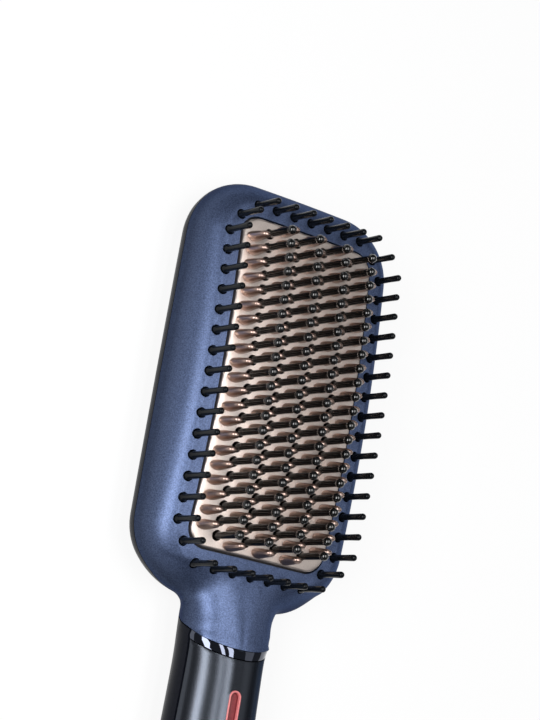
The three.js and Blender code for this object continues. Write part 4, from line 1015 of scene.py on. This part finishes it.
# %% Ball-tipped bristles
BALL_CENTRE, BALL_RADIUS, STEM_RADIUS, BRISTLE_SIDES = 13.0, 1.47, 1.12, 16
CARRIER_TOP, CARRIER_THICKNESS, CARRIER_HALF, CARRIER_END = -6.4, 2.2, 1.95, 1.7

stem_top = STEM_RADIUS * 0.9
stem_profile = [(0, CARRIER_TOP - 1), (STEM_RADIUS + 0.1, CARRIER_TOP - 1), (STEM_RADIUS + 0.06, 0),
                (STEM_RADIUS, 4), (STEM_RADIUS - 0.05, 9), (stem_top, BALL_CENTRE - 0.9),
                (0, BALL_CENTRE - 0.7)]
ball_profile = [(0, BALL_CENTRE - 0.95)]
ball_profile += round_end(BALL_RADIUS, BALL_CENTRE, -acos(stem_top / BALL_RADIUS), 8)

bm = bmesh.new()
last_row, last_column = ROW_PITCH * (BALL_ROWS - 1) / 2, COLUMN_PITCH * BALL_COLUMNS[-1]
bars = [(side * column * COLUMN_PITCH, 0, CARRIER_HALF, last_row + CARRIER_END) for column in BALL_COLUMNS
        for side in (1, -1)]
bars += [(0, side * last_row, last_column + CARRIER_HALF, CARRIER_END) for side in (1, -1)]
for x, y, half_x, half_length in bars:
    size = Matrix.Diagonal((2 * half_x, 2 * half_length, CARRIER_THICKNESS, 1))
    place = Matrix.Translation((x, y, CARRIER_TOP - CARRIER_THICKNESS / 2))
    bmesh.ops.create_cube(bm, size=1, matrix=place @ size)
add_copies(bm, spun(stem_profile, BRISTLE_SIDES, "bristle_stem"), ball_places, crown)
finish_piece(new_object(bm, "bristle_stems"), "brush", "ball_bristles", "ball_black")
bm = bmesh.new()
add_copies(bm, spun(ball_profile, BRISTLE_SIDES, "bristle_ball"), ball_places, crown)
finish_piece(new_object(bm, "bristle_balls"), "brush", "ball_bristles", "ball_black")

# %% [markdown]
# ## Slide switch
# The slot has a coral lining with a fine raised lip. Its floor is the top of the sliding strip, which keeps
# its plain solid in a darker coral, a painted shade for the deep floor. The knob is a small pillow with three
# grip ridges, on a stem through the slot.

# %% Slot lining
slot_surface = along(HANDLE_TOPS, SLOT_MIDDLE) - HANDLE_INSET
SLOT_PROUD, SLOT_FLOOR = 0.1, 0.9
LIP_ROUND, LIP_STEPS, LIP_JOIN = 0.18, 3, 0.0005

lip_top = slot_surface + SLOT_PROUD
slot_low = slot_surface - SLOT_FLOOR
lip_levels = [(SLOT_LIP, slot_low), (SLOT_LIP, lip_top - LIP_ROUND)]
for i in range(1, 2 * LIP_STEPS + 1):
    turn = pi / 2 * i / LIP_STEPS
    middle = SLOT_LIP - LIP_ROUND if i <= LIP_STEPS else LIP_ROUND
    lip_levels.append((middle + LIP_ROUND * cos(turn), lip_top - LIP_ROUND + LIP_ROUND * sin(turn)))
lip_levels += [(0, slot_low), lip_levels[0]]
bm = bmesh.new()
loft(bm, [[(x, y, z) for x, y in slot_outline(grow)] for grow, z in lip_levels])
join_up(bm, LIP_JOIN)
finish_piece(new_object(bm, "slot_lining"), "brush", "slot_liner", "coral")

# %% Knob
KNOB_LENGTH, KNOB_WIDTH, KNOB_HEIGHT, KNOB_CORNER = 10.5, 7.6, 2.1, 2.6
KNOB_LEVELS = [
    (0.25, 0), (0, 0.25), (0.1, 0.55 * KNOB_HEIGHT), (0.45, 0.85 * KNOB_HEIGHT), (1.0, KNOB_HEIGHT),
]
RIDGE_RISE, RIDGE_HALF, RIDGE_PITCH, RIDGE_MARGIN = 0.95, 0.62, 2.4, 2.4
STEM_WIDTH, STEM_LENGTH, STEM_REACH = 2.4, 8.0, 0.5
knob_y = SLOT_TOP - SLOT_LENGTH + GAP + KNOB_LENGTH / 2
knob_base = slot_surface + SLOT_PROUD + GAP


def knob_loop(shrink, rise):
    outline = rounded_rectangle(KNOB_WIDTH / 2 - shrink, KNOB_LENGTH / 2 - shrink, KNOB_CORNER - shrink, 8,
                                knob_y)
    return [(x, y, knob_base + rise) for x, y in outline]


bm = bmesh.new()
loft(bm, [knob_loop(*level) for level in KNOB_LEVELS], capped=True)
for y in spread(3, RIDGE_PITCH):
    ridge = Matrix.Translation((0, knob_y + y, knob_base + KNOB_HEIGHT - 0.1))
    ridge = ridge @ Matrix.Rotation(pi / 2, 4, "Y") @ Matrix.Diagonal((RIDGE_RISE, RIDGE_HALF, 1, 1))
    bmesh.ops.create_cone(bm, cap_ends=True, segments=16, radius1=1, radius2=1,
                          depth=KNOB_WIDTH - RIDGE_MARGIN, matrix=ridge)
stem_high = knob_base + STEM_REACH
stem_place = Matrix.Translation((0, knob_y, (slot_low + stem_high) / 2))
stem_size = Matrix.Diagonal((STEM_WIDTH, STEM_LENGTH, stem_high - slot_low, 1))
bmesh.ops.create_cube(bm, size=1, matrix=stem_place @ stem_size)
face_outward(bm)
finish_piece(new_object(bm, "slider_knob"), "switch_slider", "slide_knob", "gunmetal")

# %% [markdown]
# ## Light, end cap and cord gland
# The light is a clear rod whose tip is flush with the handle. The cap closes the handle with a rounded end,
# and the gland turns in it: a ribbed boot that keeps the cord from kinking.

# %% Light
LIGHT_DEPTH, LIGHT_BEVEL, LIGHT_DOME = 14, 0.15, 0.1
light_top = along(HANDLE_TOPS, LIGHT_Y) - HANDLE_INSET
light_profile = [(0, -LIGHT_DEPTH), (LIGHT_RADIUS, -LIGHT_DEPTH), (LIGHT_RADIUS, -LIGHT_BEVEL),
                 (LIGHT_RADIUS - LIGHT_BEVEL, 0), (0, LIGHT_DOME)]
bm = bmesh.new()
add_copies(bm, spun(light_profile, LIGHT_SIDES, "light_rod"), [(0, LIGHT_Y)], lambda x, y: light_top)
finish_piece(new_object(bm, "light_rod_tip"), "brush", "light_guide", "clear_lens")

# %% End cap
CAP_LENGTH, CAP_FIT, CAP_END_SHARE, CAP_SIDES, CAP_STEPS = 8.0, 0.985, 0.62, 72, 14
CAP_WALL, CAP_INSIDE, CAP_EDGE = 2.4, 0.6, 0.3
NECK_RADIUS, BORE_RADIUS, FLANGE_RADIUS, FLANGE_WIDTH = 5.5, 3.1, 6.8, 2.4
BOOT_RADIUS, BOOT_TIP, BOOT_LENGTH, BOOT_RIBS, BOOT_GROOVE, BOOT_EDGE = 6.4, 4.7, 22.0, 3, 0.7, 0.3
RIBBED_SHARE = 0.8
cap_start = HANDLE_END - GAP
cap_end = cap_start - CAP_LENGTH
cap_angles = [2 * pi * i / CAP_SIDES for i in range(CAP_SIDES)]


def cap_section(y, share):
    half_x = along(HANDLE_WIDTHS, y) * share
    up = (along(HANDLE_TOPS, y) - SEAM_Z) * share
    down = BACK_DEPTH * share
    return [(half_x * cos(a), y, SEAM_Z + (up if sin(a) > 0 else down) * sin(a))
            for a in cap_angles]


def bore_circle(y, radius):
    return [(radius * cos(a), y, SEAM_Z + radius * sin(a)) for a in cap_angles]


cap_loops = [cap_section(cap_start, CAP_FIT * 0.9), cap_section(cap_start, CAP_FIT - 0.012),
             cap_section(cap_start - 0.2, CAP_FIT)]
for i in range(1, CAP_STEPS + 1):
    turn = pi / 2 * i / CAP_STEPS
    share = CAP_FIT * mix(CAP_END_SHARE, 1, cos(turn))
    cap_loops.append(cap_section(cap_start - CAP_LENGTH * sin(turn), share))
bore = NECK_RADIUS + 2 * GAP
cap_loops += [bore_circle(cap_end, bore + CAP_EDGE), bore_circle(cap_end + CAP_EDGE, bore),
              bore_circle(cap_end + CAP_WALL, bore), cap_section(cap_end + CAP_WALL, CAP_INSIDE),
              cap_loops[0]]
bm = bmesh.new()
loft(bm, cap_loops)
join_up(bm)
finish_piece(new_object(bm, "cord_end_cap"), "brush", "end_cap", "black_gloss")

# %% Gland
RIB_PROFILE = [(-0.15, 0.35), (0, 0.42), (0, 0.64), (-0.15, 0.7), (-BOOT_GROOVE, 0.76), (-BOOT_GROOVE, 0.98)]
boot_top = cap_end - GAP
boot_end = boot_top - BOOT_LENGTH
flange_low = cap_end + CAP_WALL + GAP
flange_high = flange_low + FLANGE_WIDTH
ribs_end = boot_end + BOOT_LENGTH * RIBBED_SHARE
step = (ribs_end - boot_end) / BOOT_RIBS
gland_profile = [(BORE_RADIUS, boot_end), (BOOT_TIP - BOOT_EDGE, boot_end), (BOOT_TIP, boot_end + BOOT_EDGE)]
for i in range(BOOT_RIBS):
    radius = mix(BOOT_TIP, BOOT_RADIUS, (i + 0.5) / BOOT_RIBS)
    gland_profile += [(radius + rise, boot_end + step * (i + share)) for rise, share in RIB_PROFILE]
gland_profile += [(BOOT_RADIUS, ribs_end + 0.7), (BOOT_RADIUS, boot_top - BOOT_EDGE),
                  (BOOT_RADIUS - BOOT_EDGE, boot_top), (NECK_RADIUS, boot_top), (NECK_RADIUS, flange_low),
                  (FLANGE_RADIUS, flange_low), (FLANGE_RADIUS, flange_high), (BORE_RADIUS, flange_high),
                  (BORE_RADIUS, boot_end)]
bm = bmesh.new()
gland_chain = start_chain(bm, [(radius, y, SEAM_Z) for radius, y in gland_profile])
spin_chain(bm, gland_chain, 48, (0, 0, SEAM_Z), (0, 1, 0))
join_up(bm)
finish_piece(new_object(bm, "cord_boot"), "swivel", "swivel_gland", "gland_rubber")

# %% [markdown]
# ## Floor and light
# The brush lies on a plain white floor. To the camera, and to mirrors and glass, most of the floor's look is
# plain white, and the rest is real shading, so a soft shadow stays. A side strip shines from the left. A
# narrow and a wide strip overhead make the streaks along the handle and the two highlights on each ball, and
# a weak panel fills in from the right.

# %% Floor
FLOOR_COLOR, FLOOR_SHARE, FLOOR_HALF, FLOOR_DROP = (0.86, 0.86, 0.86, 1), 0.88, 3, 0.0002


def floor_material():
    material = bpy.data.materials.new("white_floor")
    material.use_nodes = True
    tree = material.node_tree
    shader = set_inputs(tree.nodes["Principled BSDF"], Base_Color=FLOOR_COLOR, Roughness=0.9,
                        Specular_IOR_Level=0.1)
    path = add_node(tree, "ShaderNodeLightPath")
    seen = add_node(tree, "ShaderNodeMath", operation="MAXIMUM")
    mirrored = add_node(tree, "ShaderNodeMath", operation="MAXIMUM")
    share = add_node(tree, "ShaderNodeMath", operation="MULTIPLY")
    share.inputs[1].default_value = FLOOR_SHARE
    blend = add_node(tree, "ShaderNodeMixShader")
    wire(tree, (path, "Is Camera Ray", seen, 0), (path, "Is Transmission Ray", seen, 1),
         (seen, 0, mirrored, 0), (path, "Is Glossy Ray", mirrored, 1), (mirrored, 0, share, 0),
         (share, 0, blend, "Fac"), (shader, 0, blend, 1),
         (add_node(tree, "ShaderNodeEmission"), 0, blend, 2),
         (blend, 0, tree.nodes["Material Output"], "Surface"))
    return material


bm = bmesh.new()
bmesh.ops.create_grid(bm, x_segments=1, y_segments=1, size=FLOOR_HALF)
floor = new_object(bm, "floor")
floor.location.z = -FLOOR_DROP
floor.data.materials.append(floor_material())

# %% Lamps
LOOK_AT = Vector((0, 0.07, 0.02))


def softbox(name, sideways, lengthwise, distance, size, radiance):
    """An area lamp that leans by degrees from overhead and faces the object."""
    turn = Matrix.Rotation(radians(sideways), 3, "Y")
    turn = turn @ Matrix.Rotation(-radians(lengthwise), 3, "X")
    data = bpy.data.lights.new(name, "AREA")
    width, length = size
    set_all(data, shape="RECTANGLE", size=width, size_y=length, energy=radiance * pi * width * length)
    lamp = bpy.data.objects.new(name, data)
    set_all(lamp, location=LOOK_AT + turn.col[2] * distance, rotation_euler=turn.to_euler())
    lamp.visible_camera = False
    scene.collection.objects.link(lamp)


softbox("side_strip", -49, -8, 0.62, (0.20, 0.52), 10)
softbox("narrow_strip", -8.5, 3, 0.70, (0.10, 0.58), 7)
softbox("wide_strip", 11, 3, 0.70, (0.16, 0.58), 7)
softbox("fill_panel", 52, 5, 1.20, (0.60, 0.90), 0.55)

world = bpy.data.worlds.new("studio")
scene.world = world
world.use_nodes = True
set_inputs(world.node_tree.nodes["Background"], Color=(0.9, 0.93, 1.0, 1), Strength=0.12)
scene.view_settings.view_transform = "Standard"

# %% Update the scene
bpy.context.view_layer.update()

Exercise requirements: Word for word, reproduce the listing above from its start up to and including the line that has "-acos(stem_top / BALL_RADIUS), 8)". Give only those lines.

Expected answer:
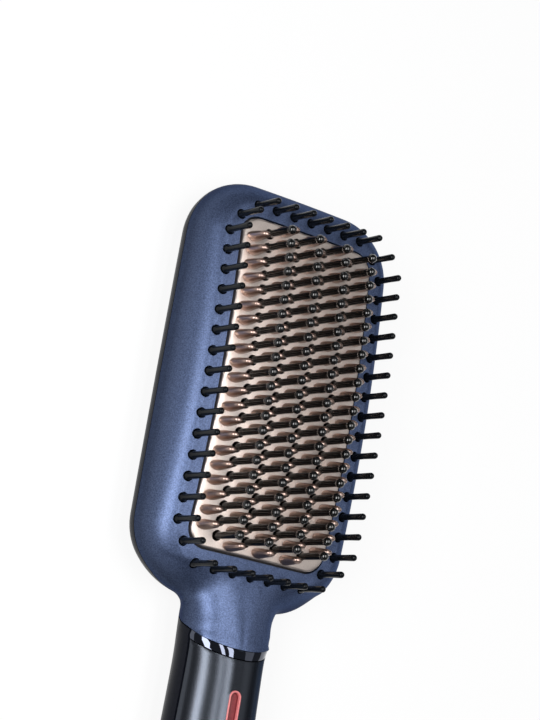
The three.js and Blender code for this object continues. Write part 4, from line 1015 of scene.py on. This part finishes it.
# %% Ball-tipped bristles
BALL_CENTRE, BALL_RADIUS, STEM_RADIUS, BRISTLE_SIDES = 13.0, 1.47, 1.12, 16
CARRIER_TOP, CARRIER_THICKNESS, CARRIER_HALF, CARRIER_END = -6.4, 2.2, 1.95, 1.7

stem_top = STEM_RADIUS * 0.9
stem_profile = [(0, CARRIER_TOP - 1), (STEM_RADIUS + 0.1, CARRIER_TOP - 1), (STEM_RADIUS + 0.06, 0),
                (STEM_RADIUS, 4), (STEM_RADIUS - 0.05, 9), (stem_top, BALL_CENTRE - 0.9),
                (0, BALL_CENTRE - 0.7)]
ball_profile = [(0, BALL_CENTRE - 0.95)]
ball_profile += round_end(BALL_RADIUS, BALL_CENTRE, -acos(stem_top / BALL_RADIUS), 8)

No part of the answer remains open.